Certains ont de bonnes adresses. Des habitudes quand ils viennent acheter une belle pièce de viande. Et ils n'hésitent pas à faire quelques kilomètres de plus. En route pour la boucherie Top Store, à Dumbéa Rivière, l'amateur de bœuf calédonien peut en plus admirer de belles bêtes bien grasses qui broutent tranquillement une herbe verte dans les prés longeant la route. " Le client qui vient jusque chez moi pour m'acheter de la viande, j'ai envie qu'il reparte avec le sourire ", raconte Christophe Hons, boucher depuis plus de trente ans et gérant de la boucherie Top store depuis dix ans. Christophe Hons fait partie de ces bouchers qui apprécient la viande calédonienne, respecte le travail des éleveurs et veut faire plaisir à ses clients.

Chaque semaine, il se rend dans les locaux de l'Ocef pour la vente aux enchères des carcasses Extra sélection. " Cela me permet de choisir mon bœuf et de le faire maturer pour qu'il soit plus tendre. La viande locale est très bonne, avec de beaux pâturages, une belle génétique… "

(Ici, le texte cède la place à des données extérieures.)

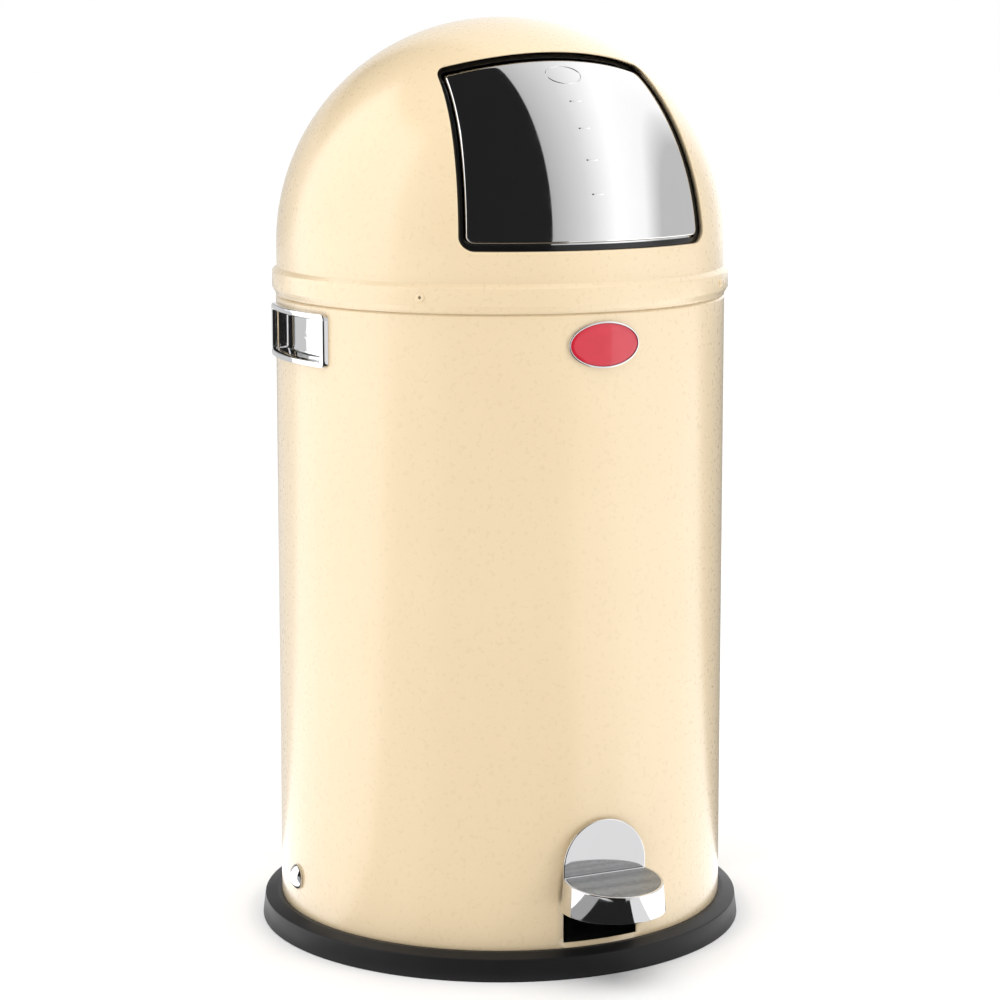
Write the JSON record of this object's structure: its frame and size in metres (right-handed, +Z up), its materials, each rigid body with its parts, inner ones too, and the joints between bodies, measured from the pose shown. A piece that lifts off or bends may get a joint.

Le boucher de Dumbéa Rivière a tout résumé. La viande calédonienne est soutenue par les pouvoirs publics et encadrée par l'Ocef, Office de commercialisation et d'entreposage frigorifique, un établissement public industriel et commercial. De la logistique, comme déplacer les bêtes jusqu'à l'abattoir, à l'abattage, la découpe, l'entreposage, la vente aux bouchers, tout est géré par l'Ocef, qui apporte une régulation des prix, gère l'importation, et assure qualité et hygiène. La viande calédonienne est classée en fonction de sa qualité par l'IVNC, l'Interprofession viande de Nouvelle-Calédonie, de l'Extra sélection à la classe E. L'association IVNC regroupe les syndicats de tous les acteurs de la viande, que ce soient les éleveurs, les bouchers, ou les industriels, et bien sûr l'Ocef. Tous ces organismes sont gages de qualité de la viande. De nombreux autres facteurs nous assurent que, dans l'assiette, la viande locale n'a rien à envier à la viande importée.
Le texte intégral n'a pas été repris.